Common methods for submarine detection include sonar (both active and passive), magnetic anomaly detection (MAD), radar, infrared sensors, and satellite surveillance. Sonar is the most widely used technique, relying on sound waves to detect underwater objects.
How does active sonar differ from passive sonar in submarine detection?
Active sonar emits sound pulses and listens for echoes reflected from submarines, providing precise location data. Passive sonar, on the other hand, listens for sounds produced by submarines, such as engine noise or propeller cavitation, without emitting any signals, making it stealthier but sometimes less precise.
What role does magnetic anomaly detection (MAD) play in finding submarines?
MAD detects minute disturbances in the Earth’s magnetic field caused by the metal hull of a submarine. It is typically used by aircraft flying low over the ocean and is effective at close ranges, complementing sonar and other detection methods.

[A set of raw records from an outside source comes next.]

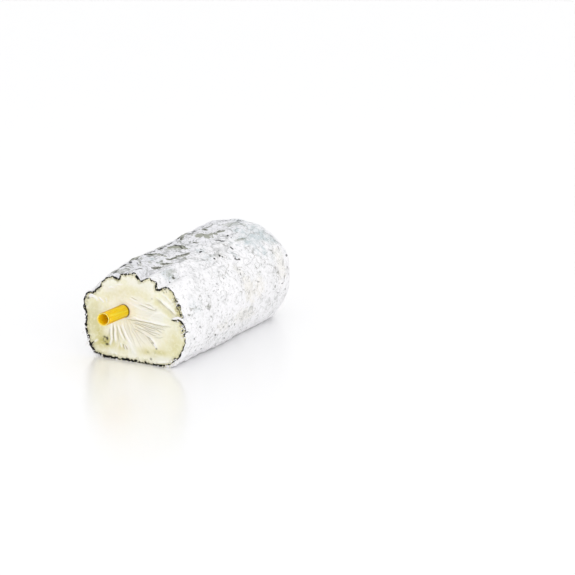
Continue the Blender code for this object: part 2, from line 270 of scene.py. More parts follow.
HIDDEN_SHAPE = ((0.8, 3.2), (0.4, 1.3), (50, 150), (0.2, 0.7))  # as in the last four numbers

# Strokes of the knife on the cut: half width and height in mm, then points in mm across from the
# log's middle and up from its underside. Raised ones are white and chalky.
RAISED_STROKES = (
    (0.6, 0.5, ((13.3, 28.5), (16.6, 26), (19.1, 24.8), (20.8, 23.4))),
    (0.35, 0.3, ((10.8, 29.6), (13.4, 28.1), (16.1, 27.5), (18.1, 25.7), (20.2, 24.3))),
    (0.35, 0.3, ((13.5, 31.1), (16.1, 30.3), (18.7, 27.8), (20.5, 26.7))),
    (0.6, 0.45, ((-21.9, 25.2), (-20.3, 26), (-17.9, 25.4), (-16.9, 24.6))),
    (0.35, 0.4, ((-16.4, 26), (-14.4, 24.3))), (0.4, 0.3, ((-12, 30.3), (-10.6, 31), (-9, 31))),
    (0.4, 0.2, ((-9, 31.8), (-7.3, 32.3), (-4.6, 32.8))),
    (0.35, 0.3, ((-13.1, 25.9), (-12.8, 24.1))), (0.3, 0.3, ((-17.9, 24.5), (-17.3, 24.4))),
    (0.42, 0.6, ((-10.8, 15.6), (-11.1, 11), (-11, 8.4), (-11.9, 5.8))),
    (0.42, 0.55, ((-9.6, 15.4), (-9, 12.8), (-9.2, 10.3), (-9.1, 7.4))),
    (0.42, 0.5, ((-7.9, 15.4), (-7.1, 12.7), (-6, 10.6), (-4.9, 8.5))),
    (0.5, 0.5, ((-5.9, 16), (-5, 13.4), (-3.9, 11.2), (-2.2, 9), (-1, 7.2))),
    (0.7, 0.22, ((-2.6, 9.6), (-1.4, 6.8), (0.5, 3.4))), (0.25, 0.42, ((-6.8, 7.5), (-5.9, 5.4))),
    (0.25, 0.42, ((-5, 6.8), (-4.2, 5.1))), (0.25, 0.38, ((-3.6, 7.1), (-2.8, 5.5))),
    (0.4, 0.4, ((-1.9, 18.7), (0.6, 19.4), (2.2, 18.8), (6.5, 18.6), (11.7, 18.4), (16.8, 18.1))),
    (0.4, 0.2, ((6.3, 18.9), (9.5, 21.8), (13.2, 23.3), (15.4, 22), (17.6, 20.6))),
    (0.25, 0.25, ((2.6, 25.5), (5.9, 25.2), (8.8, 24.4), (11, 23.9))),
    (0.3, 0.2, ((-4, 25.8), (-0.2, 24.6), (3, 23.5), (8, 22.7))),
    (0.3, 0.2, ((-2, 27.2), (1.8, 26.2))),
    (0.35, 0.5, ((7.8, 12), (9.6, 10.6), (10.6, 9.2), (11.4, 7.9))),
    (0.3, 0.25, ((-12.3, 2.6), (-10.2, 2.4), (-8.1, 2.6))),
    (0.5, 0.35, ((7.4, 1.1), (11.3, 1.5), (16.2, 2.5), (18.4, 3.6))),
    (0.4, 0.3, ((1.6, 1.3), (3.9, 0.9))), (0.4, 0.35, ((-19.7, 6.2), (-18.5, 6.8), (-17.7, 7.6))),
    (0.35, 0.3, ((19.4, 21.9), (21.2, 22.1), (23.3, 21.4))),
    (0.35, 0.3, ((-23, 20.4), (-22.2, 21.8))),
)
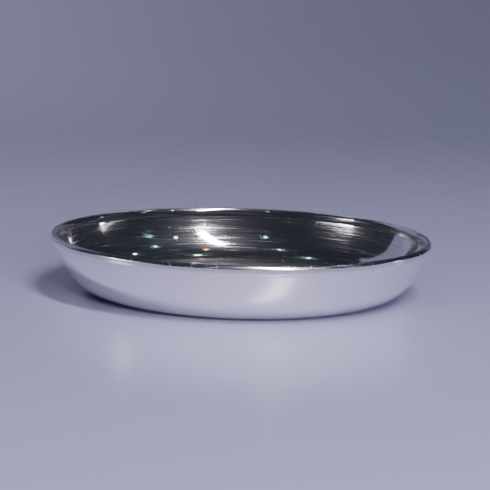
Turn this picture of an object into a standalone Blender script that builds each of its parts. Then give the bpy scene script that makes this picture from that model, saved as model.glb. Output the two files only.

Can satellites be used to detect submarines?
Yes, satellites can assist in submarine detection by monitoring ocean surface conditions, detecting wakes or disturbances caused by submarines, and using infrared sensors to identify heat signatures. However, satellite detection is generally less direct and used in conjunction with other methods.
What challenges exist in detecting modern submarines?
Modern submarines are designed to be extremely quiet and have advanced stealth technologies, making them difficult to detect. Factors such as ocean noise, water temperature layers, and the vastness of the ocean also complicate detection efforts, requiring sophisticated and multi-faceted approaches.